- THE REQUEST -
Review the listing and copy each line that holds the word "True".

- DATA SEGMENT -
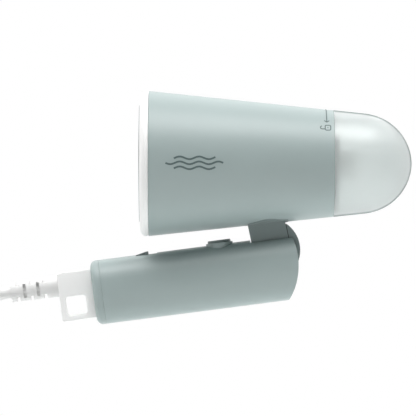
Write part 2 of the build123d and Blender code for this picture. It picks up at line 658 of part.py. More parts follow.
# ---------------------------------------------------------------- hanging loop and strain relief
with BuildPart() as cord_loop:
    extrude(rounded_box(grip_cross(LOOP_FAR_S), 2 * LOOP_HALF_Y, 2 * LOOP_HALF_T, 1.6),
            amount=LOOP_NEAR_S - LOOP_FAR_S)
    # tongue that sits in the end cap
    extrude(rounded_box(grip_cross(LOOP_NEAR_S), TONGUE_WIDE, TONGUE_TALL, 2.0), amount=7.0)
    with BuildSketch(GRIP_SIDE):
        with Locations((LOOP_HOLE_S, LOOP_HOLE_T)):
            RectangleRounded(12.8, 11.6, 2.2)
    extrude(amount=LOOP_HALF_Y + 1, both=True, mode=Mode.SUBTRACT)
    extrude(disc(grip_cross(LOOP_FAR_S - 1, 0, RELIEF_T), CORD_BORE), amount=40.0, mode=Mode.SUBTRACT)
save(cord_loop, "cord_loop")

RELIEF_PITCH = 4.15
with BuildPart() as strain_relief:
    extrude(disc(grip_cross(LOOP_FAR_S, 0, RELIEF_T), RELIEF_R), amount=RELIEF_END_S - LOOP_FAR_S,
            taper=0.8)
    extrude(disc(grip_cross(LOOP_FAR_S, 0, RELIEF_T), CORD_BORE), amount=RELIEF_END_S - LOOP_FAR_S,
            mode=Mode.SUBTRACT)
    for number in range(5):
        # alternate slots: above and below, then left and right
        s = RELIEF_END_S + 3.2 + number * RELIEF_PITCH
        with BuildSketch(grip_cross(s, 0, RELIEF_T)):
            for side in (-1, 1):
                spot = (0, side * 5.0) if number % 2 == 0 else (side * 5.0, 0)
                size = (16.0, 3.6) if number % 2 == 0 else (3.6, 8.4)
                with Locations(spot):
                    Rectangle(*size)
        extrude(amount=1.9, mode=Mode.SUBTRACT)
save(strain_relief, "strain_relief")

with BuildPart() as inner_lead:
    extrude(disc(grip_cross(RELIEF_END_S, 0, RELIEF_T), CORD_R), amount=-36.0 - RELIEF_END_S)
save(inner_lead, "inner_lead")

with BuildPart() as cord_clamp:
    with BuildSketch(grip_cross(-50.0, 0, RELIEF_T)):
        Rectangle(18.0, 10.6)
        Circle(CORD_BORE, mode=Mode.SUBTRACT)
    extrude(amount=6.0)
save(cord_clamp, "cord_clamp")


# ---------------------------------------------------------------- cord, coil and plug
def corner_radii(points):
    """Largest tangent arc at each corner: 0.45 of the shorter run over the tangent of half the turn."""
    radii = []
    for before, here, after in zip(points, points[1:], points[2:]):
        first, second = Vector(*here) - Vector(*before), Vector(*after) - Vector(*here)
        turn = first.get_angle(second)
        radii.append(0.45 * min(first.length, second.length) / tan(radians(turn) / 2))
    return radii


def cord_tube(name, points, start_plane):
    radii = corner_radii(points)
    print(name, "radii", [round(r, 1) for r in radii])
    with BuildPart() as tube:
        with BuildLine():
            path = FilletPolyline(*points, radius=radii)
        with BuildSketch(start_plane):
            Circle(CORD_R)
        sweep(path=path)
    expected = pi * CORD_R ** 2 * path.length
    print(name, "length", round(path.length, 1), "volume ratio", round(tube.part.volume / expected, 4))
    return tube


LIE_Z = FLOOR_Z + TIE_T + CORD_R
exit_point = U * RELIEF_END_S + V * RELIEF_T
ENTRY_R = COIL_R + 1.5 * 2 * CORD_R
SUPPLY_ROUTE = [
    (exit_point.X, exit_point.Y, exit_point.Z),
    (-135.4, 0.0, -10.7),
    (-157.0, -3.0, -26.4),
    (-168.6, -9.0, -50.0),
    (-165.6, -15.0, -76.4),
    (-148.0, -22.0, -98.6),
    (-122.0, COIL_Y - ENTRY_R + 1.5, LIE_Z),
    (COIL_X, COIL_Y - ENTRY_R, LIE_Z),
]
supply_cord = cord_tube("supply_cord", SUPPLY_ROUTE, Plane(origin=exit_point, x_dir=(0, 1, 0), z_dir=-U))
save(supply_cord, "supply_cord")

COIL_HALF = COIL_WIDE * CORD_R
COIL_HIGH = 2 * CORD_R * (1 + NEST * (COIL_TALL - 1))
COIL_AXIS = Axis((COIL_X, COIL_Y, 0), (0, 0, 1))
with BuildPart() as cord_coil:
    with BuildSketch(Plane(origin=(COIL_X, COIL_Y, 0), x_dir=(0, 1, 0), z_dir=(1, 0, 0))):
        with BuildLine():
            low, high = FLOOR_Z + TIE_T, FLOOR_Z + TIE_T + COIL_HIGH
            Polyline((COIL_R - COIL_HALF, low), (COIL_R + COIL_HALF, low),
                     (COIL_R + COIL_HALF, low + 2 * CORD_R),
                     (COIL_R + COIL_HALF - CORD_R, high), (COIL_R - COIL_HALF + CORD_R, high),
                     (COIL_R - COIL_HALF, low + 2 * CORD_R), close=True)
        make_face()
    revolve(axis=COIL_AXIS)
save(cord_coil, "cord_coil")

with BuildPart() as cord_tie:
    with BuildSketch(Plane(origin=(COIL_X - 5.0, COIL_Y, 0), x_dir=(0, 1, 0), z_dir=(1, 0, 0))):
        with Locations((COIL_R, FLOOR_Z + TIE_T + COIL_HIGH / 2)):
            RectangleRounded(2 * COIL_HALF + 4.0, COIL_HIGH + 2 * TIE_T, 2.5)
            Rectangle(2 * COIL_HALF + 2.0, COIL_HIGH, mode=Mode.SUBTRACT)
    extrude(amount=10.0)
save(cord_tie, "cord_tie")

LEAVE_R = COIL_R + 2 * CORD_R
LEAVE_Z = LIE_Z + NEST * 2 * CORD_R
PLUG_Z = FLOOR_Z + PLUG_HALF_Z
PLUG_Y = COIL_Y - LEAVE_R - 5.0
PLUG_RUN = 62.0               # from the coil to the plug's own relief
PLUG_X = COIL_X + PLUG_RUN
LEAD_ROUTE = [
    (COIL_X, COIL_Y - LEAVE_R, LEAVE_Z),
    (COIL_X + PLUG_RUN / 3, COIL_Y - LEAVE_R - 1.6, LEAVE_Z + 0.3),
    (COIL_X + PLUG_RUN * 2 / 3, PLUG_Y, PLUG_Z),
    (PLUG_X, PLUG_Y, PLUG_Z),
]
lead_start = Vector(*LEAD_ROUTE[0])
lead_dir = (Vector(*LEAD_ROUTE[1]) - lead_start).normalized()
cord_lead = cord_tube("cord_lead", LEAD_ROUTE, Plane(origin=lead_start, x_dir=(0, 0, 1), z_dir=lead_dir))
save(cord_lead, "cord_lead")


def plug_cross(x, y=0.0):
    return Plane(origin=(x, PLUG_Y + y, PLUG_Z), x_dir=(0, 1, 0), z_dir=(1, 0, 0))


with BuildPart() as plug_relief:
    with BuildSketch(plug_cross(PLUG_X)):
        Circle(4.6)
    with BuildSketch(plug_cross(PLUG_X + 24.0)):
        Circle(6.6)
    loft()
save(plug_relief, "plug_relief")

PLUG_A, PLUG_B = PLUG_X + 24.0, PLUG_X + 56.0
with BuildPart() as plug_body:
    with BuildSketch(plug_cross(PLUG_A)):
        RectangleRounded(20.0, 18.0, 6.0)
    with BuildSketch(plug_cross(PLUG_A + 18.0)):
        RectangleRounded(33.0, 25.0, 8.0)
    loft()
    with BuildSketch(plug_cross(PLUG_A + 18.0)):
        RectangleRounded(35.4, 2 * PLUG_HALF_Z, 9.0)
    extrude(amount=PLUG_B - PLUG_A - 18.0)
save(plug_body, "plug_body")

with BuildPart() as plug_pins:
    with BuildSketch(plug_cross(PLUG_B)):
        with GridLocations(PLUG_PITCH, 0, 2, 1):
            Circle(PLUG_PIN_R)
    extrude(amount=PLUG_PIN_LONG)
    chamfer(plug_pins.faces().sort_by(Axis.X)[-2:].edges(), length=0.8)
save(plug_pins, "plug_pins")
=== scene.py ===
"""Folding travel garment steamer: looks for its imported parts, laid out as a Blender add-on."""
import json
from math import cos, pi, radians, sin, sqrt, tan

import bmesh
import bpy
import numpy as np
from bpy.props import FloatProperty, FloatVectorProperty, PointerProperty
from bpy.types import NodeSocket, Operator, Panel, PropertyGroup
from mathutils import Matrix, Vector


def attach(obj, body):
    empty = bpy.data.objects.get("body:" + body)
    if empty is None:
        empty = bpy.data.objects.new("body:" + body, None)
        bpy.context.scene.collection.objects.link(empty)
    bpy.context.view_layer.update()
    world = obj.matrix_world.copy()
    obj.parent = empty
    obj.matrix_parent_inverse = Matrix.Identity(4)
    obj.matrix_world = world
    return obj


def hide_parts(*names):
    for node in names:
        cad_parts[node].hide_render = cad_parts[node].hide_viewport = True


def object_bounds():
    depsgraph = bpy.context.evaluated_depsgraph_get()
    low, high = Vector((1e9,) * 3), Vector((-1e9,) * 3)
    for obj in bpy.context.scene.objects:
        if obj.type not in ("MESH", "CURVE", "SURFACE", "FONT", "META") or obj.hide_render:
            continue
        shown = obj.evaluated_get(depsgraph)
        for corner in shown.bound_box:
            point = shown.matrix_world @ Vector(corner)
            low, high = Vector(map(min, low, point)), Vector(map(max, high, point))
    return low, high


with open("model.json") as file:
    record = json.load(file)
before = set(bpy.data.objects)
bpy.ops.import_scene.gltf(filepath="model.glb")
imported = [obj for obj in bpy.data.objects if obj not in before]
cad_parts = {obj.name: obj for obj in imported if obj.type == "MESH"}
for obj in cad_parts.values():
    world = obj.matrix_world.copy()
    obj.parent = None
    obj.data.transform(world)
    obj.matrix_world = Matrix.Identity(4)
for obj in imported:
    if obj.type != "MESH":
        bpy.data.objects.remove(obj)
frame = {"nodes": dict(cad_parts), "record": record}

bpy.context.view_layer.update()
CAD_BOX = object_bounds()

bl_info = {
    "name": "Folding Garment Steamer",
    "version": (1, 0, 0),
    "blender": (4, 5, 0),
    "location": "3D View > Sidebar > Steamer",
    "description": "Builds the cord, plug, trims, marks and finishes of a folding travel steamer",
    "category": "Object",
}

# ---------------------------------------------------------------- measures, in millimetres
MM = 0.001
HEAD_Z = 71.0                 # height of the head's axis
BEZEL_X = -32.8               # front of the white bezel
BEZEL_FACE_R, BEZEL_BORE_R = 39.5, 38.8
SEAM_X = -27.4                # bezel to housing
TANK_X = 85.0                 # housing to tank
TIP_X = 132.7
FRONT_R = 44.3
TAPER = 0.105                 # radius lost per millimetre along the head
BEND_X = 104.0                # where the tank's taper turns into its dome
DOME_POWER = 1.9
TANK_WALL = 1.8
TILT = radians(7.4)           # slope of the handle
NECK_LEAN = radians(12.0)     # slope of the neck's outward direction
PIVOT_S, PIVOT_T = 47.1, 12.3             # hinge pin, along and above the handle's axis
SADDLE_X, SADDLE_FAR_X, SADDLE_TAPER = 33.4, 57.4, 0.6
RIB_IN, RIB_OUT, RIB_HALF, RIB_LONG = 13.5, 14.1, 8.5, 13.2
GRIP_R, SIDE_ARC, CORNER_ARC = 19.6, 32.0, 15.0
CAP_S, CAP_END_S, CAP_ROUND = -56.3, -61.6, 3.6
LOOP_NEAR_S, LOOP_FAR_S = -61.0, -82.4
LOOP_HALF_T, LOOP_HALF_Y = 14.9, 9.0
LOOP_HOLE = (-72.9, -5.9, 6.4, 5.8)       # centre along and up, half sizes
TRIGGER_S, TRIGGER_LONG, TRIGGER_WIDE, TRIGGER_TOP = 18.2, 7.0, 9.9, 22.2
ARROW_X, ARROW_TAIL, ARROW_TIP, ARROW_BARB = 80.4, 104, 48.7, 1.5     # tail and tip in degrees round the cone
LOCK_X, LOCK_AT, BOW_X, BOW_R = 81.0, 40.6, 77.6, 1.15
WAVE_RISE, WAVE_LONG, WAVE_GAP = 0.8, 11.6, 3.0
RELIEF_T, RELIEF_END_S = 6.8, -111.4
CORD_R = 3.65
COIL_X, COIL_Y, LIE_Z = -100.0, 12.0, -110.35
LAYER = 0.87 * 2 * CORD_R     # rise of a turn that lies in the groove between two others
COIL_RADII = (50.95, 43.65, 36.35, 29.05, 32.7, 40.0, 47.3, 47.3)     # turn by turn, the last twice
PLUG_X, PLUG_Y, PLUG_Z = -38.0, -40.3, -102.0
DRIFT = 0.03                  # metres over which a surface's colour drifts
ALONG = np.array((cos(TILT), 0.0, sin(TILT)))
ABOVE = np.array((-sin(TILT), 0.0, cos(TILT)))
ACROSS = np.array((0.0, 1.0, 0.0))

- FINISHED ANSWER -
    extrude(amount=LOOP_HALF_Y + 1, both=True, mode=Mode.SUBTRACT)
                     (COIL_R - COIL_HALF, low + 2 * CORD_R), close=True)
        cad_parts[node].hide_render = cad_parts[node].hide_viewport = True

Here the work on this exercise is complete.